── DATASET EXTRACT
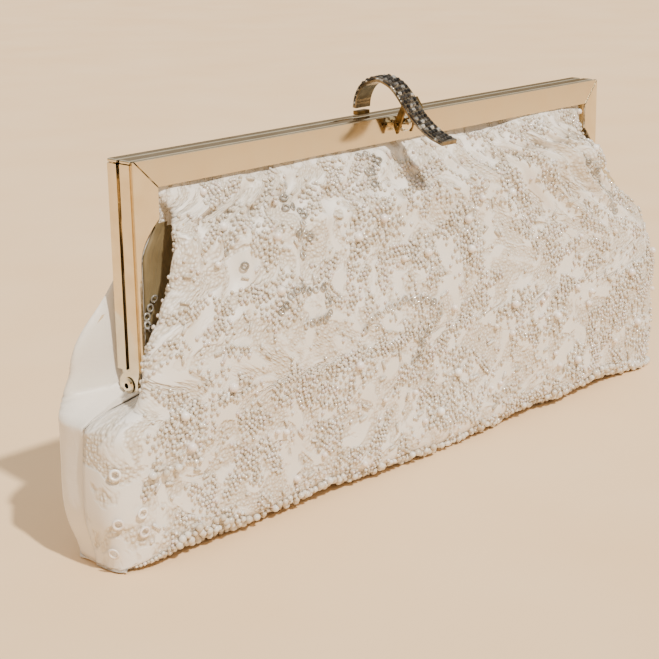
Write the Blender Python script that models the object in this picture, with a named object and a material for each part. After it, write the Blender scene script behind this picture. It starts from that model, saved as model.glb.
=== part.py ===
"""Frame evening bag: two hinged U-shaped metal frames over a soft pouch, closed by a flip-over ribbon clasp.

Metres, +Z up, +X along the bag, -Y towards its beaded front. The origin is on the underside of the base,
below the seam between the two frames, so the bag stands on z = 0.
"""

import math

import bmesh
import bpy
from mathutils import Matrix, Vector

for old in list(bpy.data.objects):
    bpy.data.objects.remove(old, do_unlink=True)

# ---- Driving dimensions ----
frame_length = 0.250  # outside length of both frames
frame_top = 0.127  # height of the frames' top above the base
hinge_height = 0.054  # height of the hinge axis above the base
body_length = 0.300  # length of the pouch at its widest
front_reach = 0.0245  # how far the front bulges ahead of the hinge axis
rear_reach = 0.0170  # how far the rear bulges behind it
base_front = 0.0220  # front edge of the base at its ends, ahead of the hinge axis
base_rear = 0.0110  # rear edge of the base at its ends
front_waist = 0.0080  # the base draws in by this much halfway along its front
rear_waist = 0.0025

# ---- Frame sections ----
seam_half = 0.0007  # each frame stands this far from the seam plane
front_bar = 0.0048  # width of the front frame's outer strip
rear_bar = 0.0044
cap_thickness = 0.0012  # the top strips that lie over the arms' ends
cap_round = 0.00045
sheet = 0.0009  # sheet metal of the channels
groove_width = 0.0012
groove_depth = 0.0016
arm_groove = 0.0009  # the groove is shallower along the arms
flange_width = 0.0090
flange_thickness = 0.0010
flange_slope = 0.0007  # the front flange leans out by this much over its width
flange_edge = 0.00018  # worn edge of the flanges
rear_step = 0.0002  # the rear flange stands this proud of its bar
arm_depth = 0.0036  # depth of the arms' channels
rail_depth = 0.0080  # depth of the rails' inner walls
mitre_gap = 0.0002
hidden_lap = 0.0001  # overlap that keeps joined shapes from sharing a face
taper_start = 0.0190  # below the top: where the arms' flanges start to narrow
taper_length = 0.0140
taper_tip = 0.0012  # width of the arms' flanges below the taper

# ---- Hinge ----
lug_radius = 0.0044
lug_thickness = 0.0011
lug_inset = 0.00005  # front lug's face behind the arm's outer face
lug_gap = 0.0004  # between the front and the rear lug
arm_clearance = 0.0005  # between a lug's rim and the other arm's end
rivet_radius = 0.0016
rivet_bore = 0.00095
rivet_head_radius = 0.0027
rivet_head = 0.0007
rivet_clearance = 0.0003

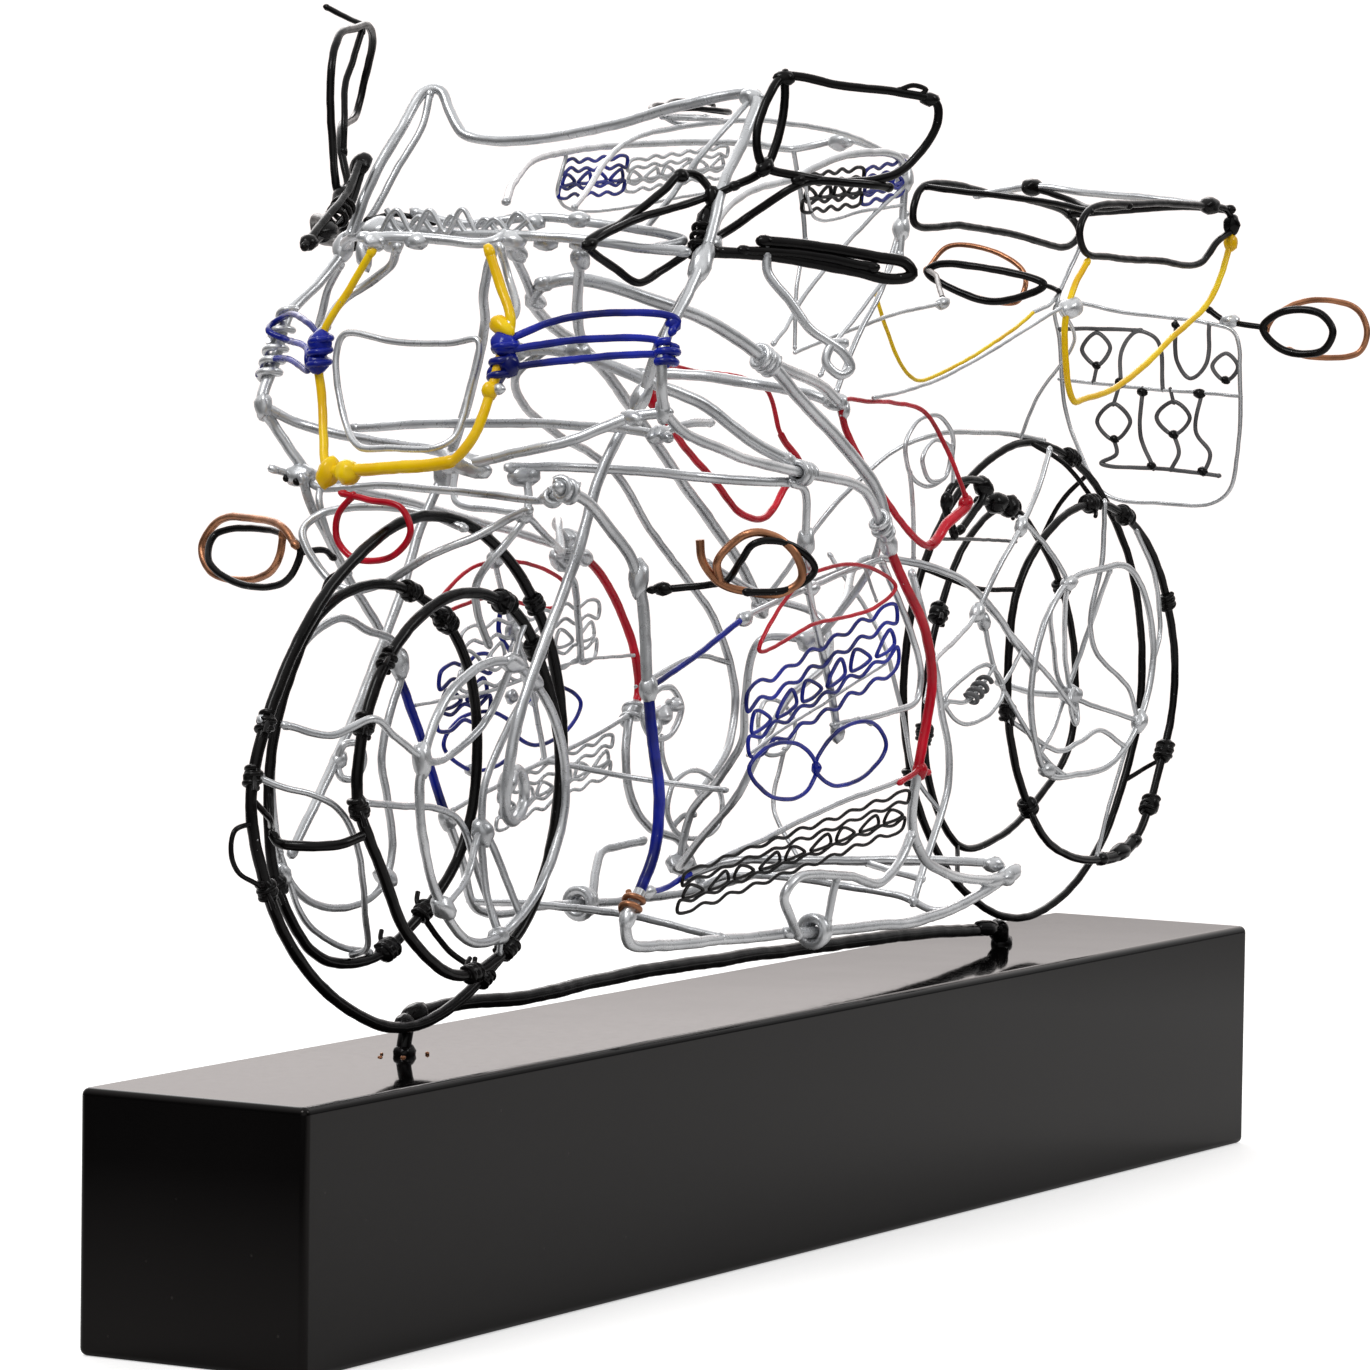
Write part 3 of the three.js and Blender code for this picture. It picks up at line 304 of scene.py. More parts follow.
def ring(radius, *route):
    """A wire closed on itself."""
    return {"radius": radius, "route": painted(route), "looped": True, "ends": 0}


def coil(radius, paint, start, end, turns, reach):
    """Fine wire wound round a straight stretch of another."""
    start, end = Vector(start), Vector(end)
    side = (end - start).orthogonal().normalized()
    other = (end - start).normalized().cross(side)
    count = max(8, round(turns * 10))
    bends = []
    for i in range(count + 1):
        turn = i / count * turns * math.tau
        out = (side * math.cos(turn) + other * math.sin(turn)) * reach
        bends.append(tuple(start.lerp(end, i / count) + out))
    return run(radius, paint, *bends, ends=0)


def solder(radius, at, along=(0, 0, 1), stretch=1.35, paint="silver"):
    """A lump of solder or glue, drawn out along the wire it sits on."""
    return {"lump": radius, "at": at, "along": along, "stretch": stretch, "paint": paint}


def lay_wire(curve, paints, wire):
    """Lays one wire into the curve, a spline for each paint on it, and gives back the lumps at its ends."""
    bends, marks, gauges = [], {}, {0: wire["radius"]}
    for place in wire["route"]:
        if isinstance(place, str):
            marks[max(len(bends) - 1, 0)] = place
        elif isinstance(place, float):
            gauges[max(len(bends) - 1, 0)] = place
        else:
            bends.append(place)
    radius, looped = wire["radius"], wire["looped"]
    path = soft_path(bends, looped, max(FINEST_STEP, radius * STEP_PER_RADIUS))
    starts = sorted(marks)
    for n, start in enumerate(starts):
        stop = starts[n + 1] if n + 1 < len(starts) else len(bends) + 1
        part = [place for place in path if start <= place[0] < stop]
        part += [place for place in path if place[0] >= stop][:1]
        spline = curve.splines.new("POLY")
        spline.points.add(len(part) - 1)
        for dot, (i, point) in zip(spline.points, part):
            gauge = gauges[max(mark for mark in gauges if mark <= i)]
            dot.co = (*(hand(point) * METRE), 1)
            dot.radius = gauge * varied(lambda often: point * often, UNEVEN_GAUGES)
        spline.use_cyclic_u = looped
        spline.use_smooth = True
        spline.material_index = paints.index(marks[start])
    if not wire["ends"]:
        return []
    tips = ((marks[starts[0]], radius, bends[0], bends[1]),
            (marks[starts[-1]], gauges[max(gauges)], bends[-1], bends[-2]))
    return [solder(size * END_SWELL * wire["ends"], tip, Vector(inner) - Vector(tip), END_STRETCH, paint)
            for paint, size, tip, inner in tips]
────
> WORK TO COMPLETE
Using the data above, reproduce exactly the lines from the line that contains "Write part 3" through the line that contains "return run(radius, paint, *bends, ends=0)", including both.

> SOLUTION FOR THIS PROBLEM
Write part 3 of the three.js and Blender code for this picture. It picks up at line 304 of scene.py. More parts follow.
def ring(radius, *route):
    """A wire closed on itself."""
    return {"radius": radius, "route": painted(route), "looped": True, "ends": 0}


def coil(radius, paint, start, end, turns, reach):
    """Fine wire wound round a straight stretch of another."""
    start, end = Vector(start), Vector(end)
    side = (end - start).orthogonal().normalized()
    other = (end - start).normalized().cross(side)
    count = max(8, round(turns * 10))
    bends = []
    for i in range(count + 1):
        turn = i / count * turns * math.tau
        out = (side * math.cos(turn) + other * math.sin(turn)) * reach
        bends.append(tuple(start.lerp(end, i / count) + out))
    return run(radius, paint, *bends, ends=0)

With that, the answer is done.